| Data provided |
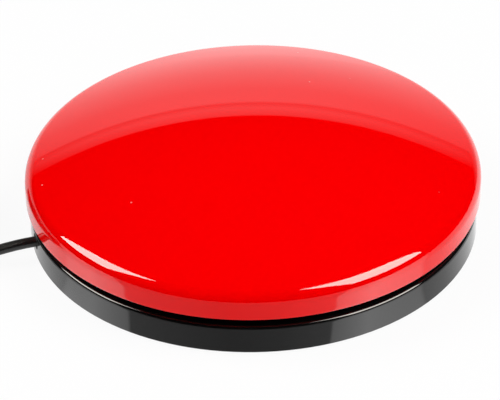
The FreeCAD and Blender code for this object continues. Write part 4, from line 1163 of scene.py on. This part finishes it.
# Gloss sees that room, the camera plain white, and everything else a soft even light
path = add(tree, "ShaderNodeLightPath", {})
soft = add(tree, "ShaderNodeBackground", {"Strength": studio["ambient"]})
white = add(tree, "ShaderNodeBackground", {"Strength": 1.0})
reflected = add(
    tree,
    "ShaderNodeMath",
    {"operation": "MAXIMUM"},
    {0: path.outputs["Is Glossy Ray"], 1: path.outputs["Is Transmission Ray"]},
)
lit = add(
    tree,
    "ShaderNodeMixShader",
    {},
    {0: reflected.outputs[0], 1: soft.outputs[0], 2: room.outputs[0]},
)
shown = add(
    tree,
    "ShaderNodeMixShader",
    {},
    {0: path.outputs["Is Camera Ray"], 1: lit.outputs[0], 2: white.outputs[0]},
)
add(tree, "ShaderNodeOutputWorld", {}, {"Surface": shown.outputs[0]})

# The boxes shine far brighter than the plain level that lights the colours, so each is two lamps:
# one lights the button, and the other only shows in its gloss. Sizes and distances are in metres.
softboxes = {
    # "from" is the azimuth from the camera's side, positive to the right, and the elevation
    "leftBox": {"from": (-97.2, 45.2), "size": (0.62, 0.7), "roll": 14.2},
    "rightBox": {"from": (72.4, 49.9), "size": (0.77, 0.86), "roll": -10.4},
    "distance": 1.2,
    "light": 4.6,  # the level that lights the button
    "lightColour": "#ffffff",
    "shineDistance": 1.19,
    "shine": 13.4,  # the level that shows in its gloss
    "shineColour": "#fff8f0",
}


# One lamp of a softbox: it faces the button and gives off light of an even level
def softboxLamp(name, look, distance, level, colour):
    data = bpy.data.lights.new(name, "AREA")
    data.shape = "RECTANGLE"
    data.size, data.size_y = look["size"]
    data.energy = math.pi * level * data.size * data.size_y  # in watts, for that level all over
    data.color = linear(colour)[:3]
    lamp = bpy.data.objects.new(name, data)
    bpy.context.scene.collection.objects.link(lamp)
    azimuth, height = (math.radians(a) for a in look["from"])
    across = math.cos(height)
    away = Vector((math.sin(azimuth) * across, -math.cos(azimuth) * across, math.sin(height)))
    lamp.location = away * distance
    lamp.rotation_mode = "QUATERNION"
    roll = Euler((0, 0, math.radians(look["roll"]))).to_quaternion()
    lamp.rotation_quaternion = away.to_track_quat("Z", "Y") @ roll
    lamp.visible_camera = False
    return lamp


for name in ("leftBox", "rightBox"):
    look = softboxes[name]
    lighting = softboxLamp(name, look, softboxes["distance"], softboxes["light"], softboxes["lightColour"])
    lighting.visible_glossy = False
    shining = softboxLamp(
        name + "Shine", look, softboxes["shineDistance"], softboxes["shine"], softboxes["shineColour"]
    )
    shining.visible_diffuse = False
print("studio ready")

| Task statement |
Using the data above, reproduce every line exactly.

| Problem solution |
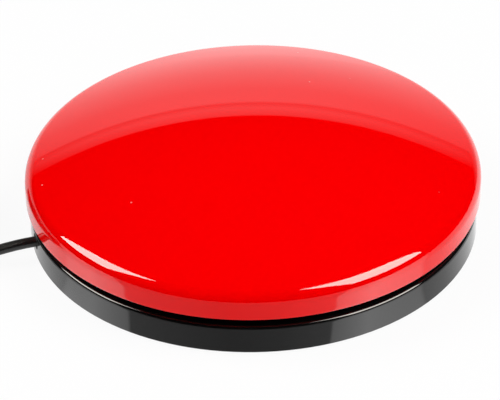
The FreeCAD and Blender code for this object continues. Write part 4, from line 1163 of scene.py on. This part finishes it.
# Gloss sees that room, the camera plain white, and everything else a soft even light
path = add(tree, "ShaderNodeLightPath", {})
soft = add(tree, "ShaderNodeBackground", {"Strength": studio["ambient"]})
white = add(tree, "ShaderNodeBackground", {"Strength": 1.0})
reflected = add(
    tree,
    "ShaderNodeMath",
    {"operation": "MAXIMUM"},
    {0: path.outputs["Is Glossy Ray"], 1: path.outputs["Is Transmission Ray"]},
)
lit = add(
    tree,
    "ShaderNodeMixShader",
    {},
    {0: reflected.outputs[0], 1: soft.outputs[0], 2: room.outputs[0]},
)
shown = add(
    tree,
    "ShaderNodeMixShader",
    {},
    {0: path.outputs["Is Camera Ray"], 1: lit.outputs[0], 2: white.outputs[0]},
)
add(tree, "ShaderNodeOutputWorld", {}, {"Surface": shown.outputs[0]})

# The boxes shine far brighter than the plain level that lights the colours, so each is two lamps:
# one lights the button, and the other only shows in its gloss. Sizes and distances are in metres.
softboxes = {
    # "from" is the azimuth from the camera's side, positive to the right, and the elevation
    "leftBox": {"from": (-97.2, 45.2), "size": (0.62, 0.7), "roll": 14.2},
    "rightBox": {"from": (72.4, 49.9), "size": (0.77, 0.86), "roll": -10.4},
    "distance": 1.2,
    "light": 4.6,  # the level that lights the button
    "lightColour": "#ffffff",
    "shineDistance": 1.19,
    "shine": 13.4,  # the level that shows in its gloss
    "shineColour": "#fff8f0",
}


# One lamp of a softbox: it faces the button and gives off light of an even level
def softboxLamp(name, look, distance, level, colour):
    data = bpy.data.lights.new(name, "AREA")
    data.shape = "RECTANGLE"
    data.size, data.size_y = look["size"]
    data.energy = math.pi * level * data.size * data.size_y  # in watts, for that level all over
    data.color = linear(colour)[:3]
    lamp = bpy.data.objects.new(name, data)
    bpy.context.scene.collection.objects.link(lamp)
    azimuth, height = (math.radians(a) for a in look["from"])
    across = math.cos(height)
    away = Vector((math.sin(azimuth) * across, -math.cos(azimuth) * across, math.sin(height)))
    lamp.location = away * distance
    lamp.rotation_mode = "QUATERNION"
    roll = Euler((0, 0, math.radians(look["roll"]))).to_quaternion()
    lamp.rotation_quaternion = away.to_track_quat("Z", "Y") @ roll
    lamp.visible_camera = False
    return lamp


for name in ("leftBox", "rightBox"):
    look = softboxes[name]
    lighting = softboxLamp(name, look, softboxes["distance"], softboxes["light"], softboxes["lightColour"])
    lighting.visible_glossy = False
    shining = softboxLamp(
        name + "Shine", look, softboxes["shineDistance"], softboxes["shine"], softboxes["shineColour"]
    )
    shining.visible_diffuse = False
print("studio ready")